## PROVIDED DATA
# # # # # # #

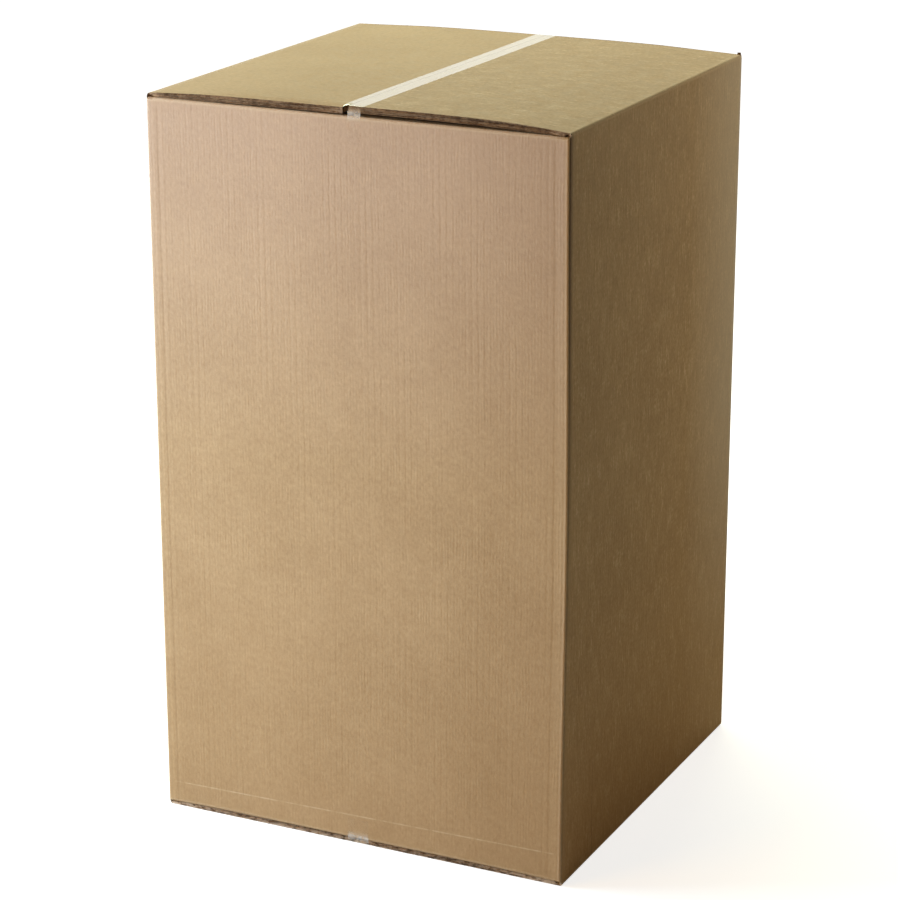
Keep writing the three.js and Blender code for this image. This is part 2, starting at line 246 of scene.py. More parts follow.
def flap_half_width(quarter):
    """Half of the width of a flap, which is where its panel's last column stands."""
    return HALF - (CORNER_RADIUS if is_outer(quarter) else BOARD + INNER_RADIUS)


def panel_columns(quarter):
    """The t of the columns of a panel, evenly spaced."""
    half = flap_half_width(quarter)
    return np.linspace(-half, half, round(2 * half / COLUMN_SPACING) + 1)


def bend(radius, centre, angle):
    """Places (t, s) on a quarter circle round a corner, from angle 0 on this panel."""
    return np.stack((centre + radius * np.sin(angle), HALF - centre - radius * np.cos(angle)), -1)


def corner_outlines(quarter):
    """The outside and inside outlines (t, s) of the corner that follows a panel."""
    quarter_turn = math.pi / 2
    inwards = HALF - BOARD
    if quarter == BACK:
        angle = np.array([1, 2, 3]) / 3 * quarter_turn
        fold = np.stack((inwards - INNER_RADIUS * (1 - np.sin(angle)), INNER_RADIUS * (1 - np.cos(angle))), -1)
        liners = np.cumsum([0, LINER, 0, C_FLUTE, 0, LINER, 0, B_FLUTE, 0])
        recess = FLUTE_RECESS * np.array([0, 0, 1, 1, 0, 0, 1, 1, 0])
        comb = np.stack((inwards + liners, CORNER_RADIUS + recess), -1)
        outside = np.concatenate((fold, comb))
    else:
        steps = np.arange(1, BEND_STEPS + 1) - (0 if is_outer(quarter) else 1)
        outside = bend(CORNER_RADIUS, HALF - CORNER_RADIUS, steps / BEND_STEPS * quarter_turn)
    share = np.arange(1, len(outside) + 1) / (len(outside) + 1)
    inside = bend(INNER_RADIUS, inwards - INNER_RADIUS, share * quarter_turn)
    return outside, inside


# %% [markdown]
# ## Relief of the liner
#
# The outside liner sinks a few hundredths of a millimetre between the flutes. Near a
# crease the flutes are crushed, a bead follows each crease, and the panels themselves are
# never quite flat. All of it is one depth, a function of the place on the blank.

# %% Relief
OUTER_FLUTE = 6.8
INNER_FLUTE = 8.2
WASHBOARD = 0.12
BEAD_DISTANCE = 7.0


def gentle(u, v, seed, spacing, terms=6):
    """A smooth random field between about -1 and 1: a sum of cosines with random
    directions and phases, whose lengths lie between spacing and 2.5 times that."""
    own = np.random.default_rng(seed)
    field = 0
    for _ in range(terms):
        angle, phase = own.uniform(0, 2 * math.pi, 2)
        length = spacing * own.uniform(1, 2.5)
        field = field + np.cos(2 * math.pi * (u * math.cos(angle) + v * math.sin(angle)) / length + phase)
    return field / math.sqrt(terms * 2)


def washboard(u, v, from_crease):
    """Depth between the flutes: two raised cosines across the flutes, one for each flute
    size, stronger here and there, and gone where the board is crushed at a crease."""
    strength = 0.75 + 0.5 * gentle(u, v * 0.35, 11, 45)
    outer = 0.5 - 0.5 * np.cos(2 * math.pi * u / OUTER_FLUTE + 0.25 * gentle(u, v, 12, 120))
    inner = 0.5 - 0.5 * np.cos(2 * math.pi * u / INNER_FLUTE)
    return WASHBOARD * strength * (0.6 * outer + 0.4 * inner) * smooth(from_crease, 0.5, 4)


def bead(from_crease):
    """A shallow groove beside each crease, where the scoring rule pressed the board."""
    return 0.1 * np.exp(-(((from_crease - BEAD_DISTANCE) / 1.6) ** 2))


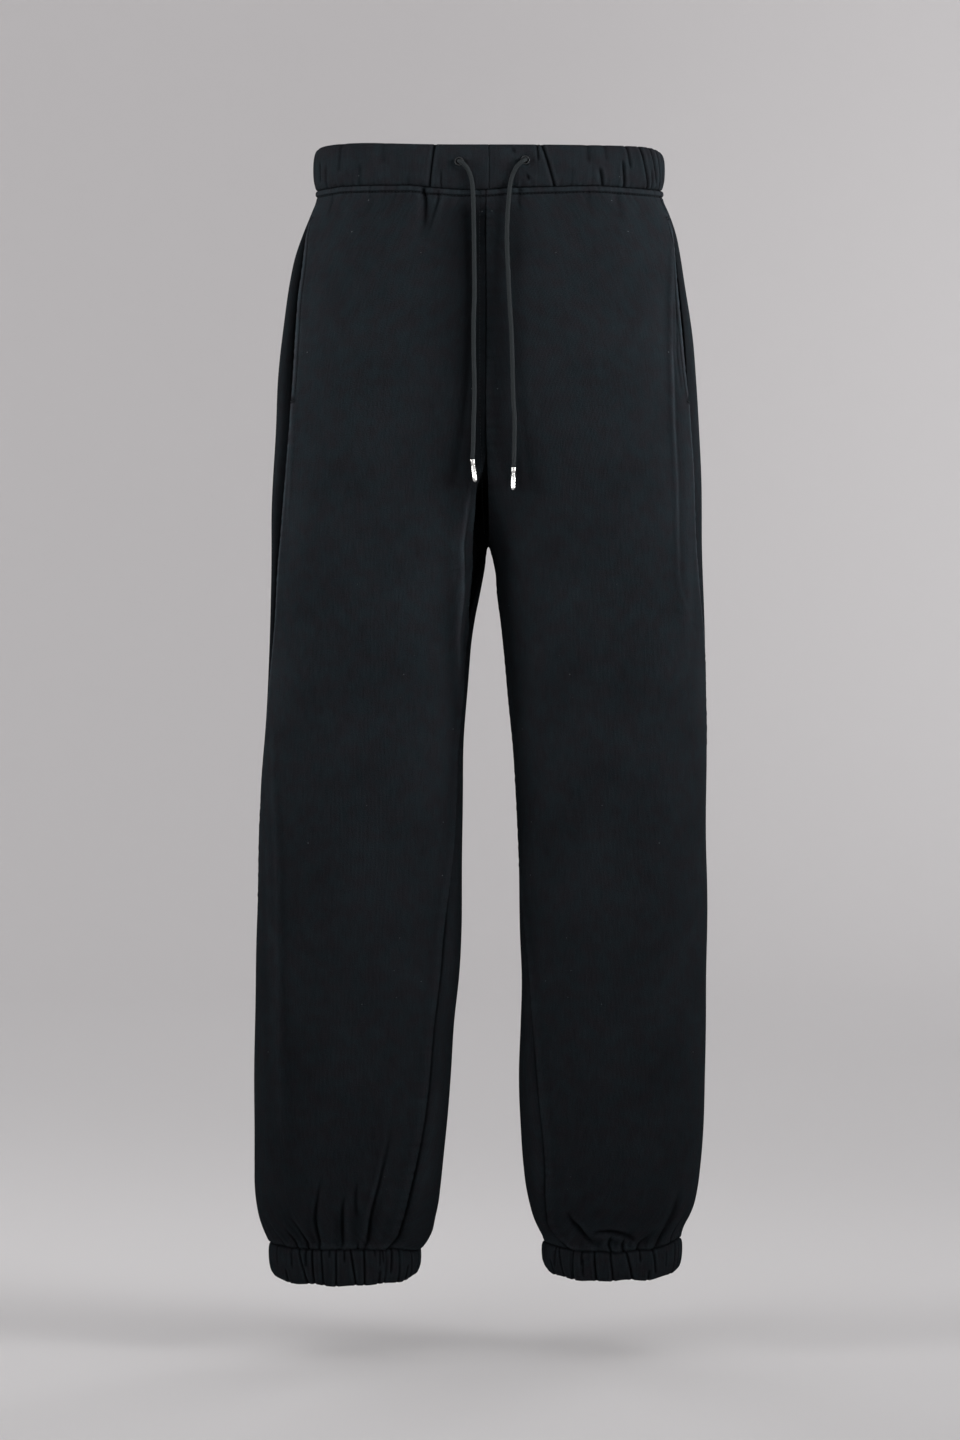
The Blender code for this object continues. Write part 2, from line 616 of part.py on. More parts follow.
def waistband(leg):
    """Half of the waistband with its eyelet. The eyelet's hole goes through the outer cloth only."""
    profile = casing_profile(BAND_TOP, WAIST_SEAM, BAND_THICK, BAND_PUFF, BAND_TAPER)
    columns = pleated_columns(WAIST_PLEATS[leg], closed=False)
    points, faces = band_solid(half_waist_path(leg), columns, profile, closed=False)
    band = add_mesh(f"waistband_{leg}", points, faces, FLEECE)
    spot, normal = eyelet_seat(leg, points, faces)
    work = bmesh.new()
    bmesh.ops.create_cone(
        work, cap_ends=True, segments=16, radius1=EYELET_HOLE, radius2=EYELET_HOLE, depth=2 * EYELET_DEPTH
    )
    mesh = bpy.data.meshes.new(f"eyelet_cutter_{leg}")
    work.to_mesh(mesh)
    work.free()
    cutter = bpy.data.objects.new(f"eyelet_cutter_{leg}", mesh)
    bpy.data.collections["cutters"].objects.link(cutter)
    cutter.location = spot
    cutter.rotation_euler = facing(normal)
    cutter.hide_render = True
    cutter.display_type = "WIRE"
    hole = band.modifiers.new("eyelet_hole", "BOOLEAN")
    hole.operation = "DIFFERENCE"
    hole.solver = "EXACT"
    hole.object = cutter
    eyelet(leg, spot, normal)


def eyelet_seat(leg, points, faces):
    """The point on the waistband's outside that an eyelet is set round, and its outward direction."""
    x, z = (v * MM for v in EYELET_PLACE[leg])
    band = BVHTree.FromPolygons([tuple(p) for p in points], faces)
    spot, normal, _, _ = band.ray_cast(Vector((x, -1, z)), Vector((0, 1, 0)))
    return spot, -normal if normal.y > 0 else normal


def facing(normal):
    """The rotation that turns a piece's own +Z towards a direction."""
    return Vector(normal).to_track_quat("Z", "Y").to_euler()


def turned(name, profile, finish, steps):
    """A turned solid: a profile of (radius, height) from top to bottom, spun about its own axis."""
    mesh = bpy.data.meshes.new(name)
    edges = [(i, i + 1) for i in range(len(profile) - 1)]
    mesh.from_pydata([(r, 0, z) for r, z in profile], edges, [])
    made = add_object(name, mesh, finish)
    screw = made.modifiers.new("turned", "SCREW")
    screw.steps = screw.render_steps = steps
    screw.use_merge_vertices = True
    screw.merge_threshold = 0.00001
    screw.use_normal_calculate = True
    return made


def eyelet(leg, spot, normal):
    """A flat ring set in the waistband, with a rounded rim round its hole."""
    inner, outer, rise = EYELET_HOLE + 0.1 * MM, EYELET_RADIUS, EYELET_RISE
    middle = (inner + outer) / 2
    ring = [(inner, 0.2 * rise), (inner + 0.2 * MM, rise), (middle, 1.25 * rise), (outer - 0.3 * MM, rise),
            (outer, 0.2 * rise), (outer, 0.0), (inner, 0.0), (inner, 0.2 * rise)]
    made = turned(f"eyelet_{leg}", ring[::-1], EYELET, steps=18)
    made.location = spot + normal * SEAM_GAP
    made.rotation_euler = facing(normal)
    return made


def smooth_route(points, step):
    """A smooth curve through a route's points, with points about a step apart."""
    p = np.array(points, float) * MM
    gap = np.linalg.norm(np.diff(p, axis=0), axis=1)
    at = np.concatenate([[0], np.cumsum(np.sqrt(gap))])
    slope = np.gradient(p, at, axis=0)
    curve = []
    for i in range(len(p) - 1):
        span = at[i + 1] - at[i]
        t = np.linspace(0, 1, 12, endpoint=False)[:, None]
        curve.append(
            p[i] * (1 + 2 * t) * (1 - t) ** 2 + p[i + 1] * t**2 * (3 - 2 * t)
            + slope[i] * span * t * (1 - t) ** 2 - slope[i + 1] * span * t**2 * (1 - t)
        )
    curve = np.concatenate(curve + [p[-1:]])
    along = np.concatenate([[0], np.cumsum(np.linalg.norm(np.diff(curve, axis=0), axis=1))])
    even = np.linspace(0, along[-1], max(2, round(along[-1] / step)) + 1)
    return np.stack([np.interp(even, along, curve[:, k]) for k in range(3)], axis=1)


def drawcord(leg):
    """One free end of the drawcord, a round braid that hangs down the front."""
    route = smooth_route(DRAWCORD_ROUTE[leg], step=4.5 * CORD_RADIUS)
    curve = bpy.data.curves.new(f"drawcord_{leg}", "CURVE")
    curve.dimensions = "3D"
    curve.bevel_depth = CORD_RADIUS
    curve.bevel_resolution = 2
    curve.use_fill_caps = True
    line = curve.splines.new("POLY")
    line.points.add(len(route) - 1)
    for point, place in zip(line.points, route):
        point.co = (*place, 1.0)
    return add_object(f"drawcord_{leg}", curve, CORDING)


def cord_tip(leg):
    """A metal tip crimped on the cord's end: a sleeve with a rolled lip and a rounded foot."""
    r, tall = TIP_RADIUS, TIP_LENGTH
    profile = [(0, 0), (r + 0.25 * MM, 0), (r + 0.25 * MM, -1.2 * MM), (r, -1.6 * MM), (r, -tall + 1.4 * MM),
               (0.8 * r, -tall + 0.4 * MM), (0.45 * r, -tall), (0, -tall)]
    made = turned(f"cord_tip_{leg}", profile, STEEL, steps=16)
    top = np.array(DRAWCORD_ROUTE[leg][-1]) * MM
    down = np.array(TIP_FOOT[leg]) * MM - top
    down /= np.linalg.norm(down)
    made.location = top + down * 2 * SEAM_GAP
    made.rotation_euler = facing(-down)
    return made


def cuff(leg):
    """The elastic casing at a leg's foot, gathered all round."""
    line, along = whole_line(leg, CUFF_SEAM)
    line[:, 2] = 0.0

    def path(place):
        at = (place % 1.0) * along[-1]
        spot, near, far = (
            np.array([np.interp((at + d) % along[-1], along, line[:, k]) for k in range(3)])
            for d in (0, -2 * MM, 2 * MM)
        )
        normal = np.cross(far - near, [0, 0, 1]) * SIDE[leg]
        return spot, normal / np.linalg.norm(normal)

    pleats = []
    for i in range(CUFF_PLEATS):
        uneven = math.sin(2.4 * i + SIDE[leg])
        place = (i + 0.28 * uneven) / CUFF_PLEATS
        depth = CUFF_PLEAT_DEPTH * (1 + 0.35 * math.sin(4.1 * i + 2 * SIDE[leg]))
        pleats.append(Pleat(place, 0.006 * math.cos(3.3 * i), depth))
    low = CUFF_SEAM - CUFF_HEIGHT[leg]
    upright = casing_profile(CUFF_SEAM, low, CUFF_THICK, CUFF_PUFF, CUFF_TAPER)
    profile = [(out, low + CUFF_SEAM - z) for out, z in upright]
    points, faces = band_solid(path, pleated_columns(pleats, closed=True), profile, closed=True)
    return add_mesh(f"cuff_{leg}", points, faces, FLEECE)


def main():
    start_empty()
    for leg in SIDE:
        leg_panel(leg, "front")
        leg_panel(leg, "back")
        pocket_bag(leg)
        waistband(leg)
        cuff(leg)
        drawcord(leg)
        cord_tip(leg)


main()
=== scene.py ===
# %% [markdown]
# # Jogger sweatpants in heavy brushed fleece
# The garment is shown as if a wearer had just stepped out of it: a hollow form that hangs from its waist.
# A CAD model fixes where everything is. Here each plain solid gets a piece of cloth, cord or metal over it.
# Every surface is worked out with numpy, as whole arrays, from sizes that a maker could measure.

# %% Load the fixed frame
import math
from collections import namedtuple
import bpy
import numpy as np
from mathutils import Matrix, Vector


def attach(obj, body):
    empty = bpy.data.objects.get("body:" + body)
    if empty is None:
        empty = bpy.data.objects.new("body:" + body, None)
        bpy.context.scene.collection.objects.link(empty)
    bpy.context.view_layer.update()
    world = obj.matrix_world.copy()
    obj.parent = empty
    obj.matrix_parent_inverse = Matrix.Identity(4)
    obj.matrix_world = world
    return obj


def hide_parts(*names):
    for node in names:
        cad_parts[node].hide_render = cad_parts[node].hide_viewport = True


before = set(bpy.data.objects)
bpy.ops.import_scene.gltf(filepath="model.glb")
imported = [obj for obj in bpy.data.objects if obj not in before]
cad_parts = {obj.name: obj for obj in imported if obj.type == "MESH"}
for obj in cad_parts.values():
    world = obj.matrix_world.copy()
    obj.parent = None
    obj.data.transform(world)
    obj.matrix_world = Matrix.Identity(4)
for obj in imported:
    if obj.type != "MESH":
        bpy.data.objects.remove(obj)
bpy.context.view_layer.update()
MM = 0.001
SIDE = {"right": -1.0, "left": 1.0}

# %% [markdown]
# ## The camera
# A long lens far away keeps the two legs parallel, as in a catalogue picture. The lens is worked out from the
# distance and from how much of the wall fits the tall side of a 960 x 1440 picture at that distance.

# %% Camera
DISTANCE, SENSOR = 3.8, 36
TALL_VIEW = 1440 * 0.92 * MM        # 0.92 mm of the garment for each pixel
camera = bpy.data.objects.new("camera", bpy.data.cameras.new("camera"))
bpy.context.scene.collection.objects.link(camera)
camera.location = (-0.0080, -DISTANCE, -0.506)
camera.rotation_euler = (math.radians(90), 0, 0)
camera.data.sensor_fit = "VERTICAL"
camera.data.sensor_height = camera.data.sensor_width = SENSOR
camera.data.lens = SENSOR * DISTANCE / TALL_VIEW
bpy.context.scene.camera = camera
print("lens", round(camera.data.lens, 2), "mm")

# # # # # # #

Within the material above, transcribe exactly the lines that run from the line holding "from mathutils import Matrix, Vector" through the line holding "bpy.context.scene.collection.objects.link(empty)".

from mathutils import Matrix, Vector


def attach(obj, body):
    empty = bpy.data.objects.get("body:" + body)
    if empty is None:
        empty = bpy.data.objects.new("body:" + body, None)
        bpy.context.scene.collection.objects.link(empty)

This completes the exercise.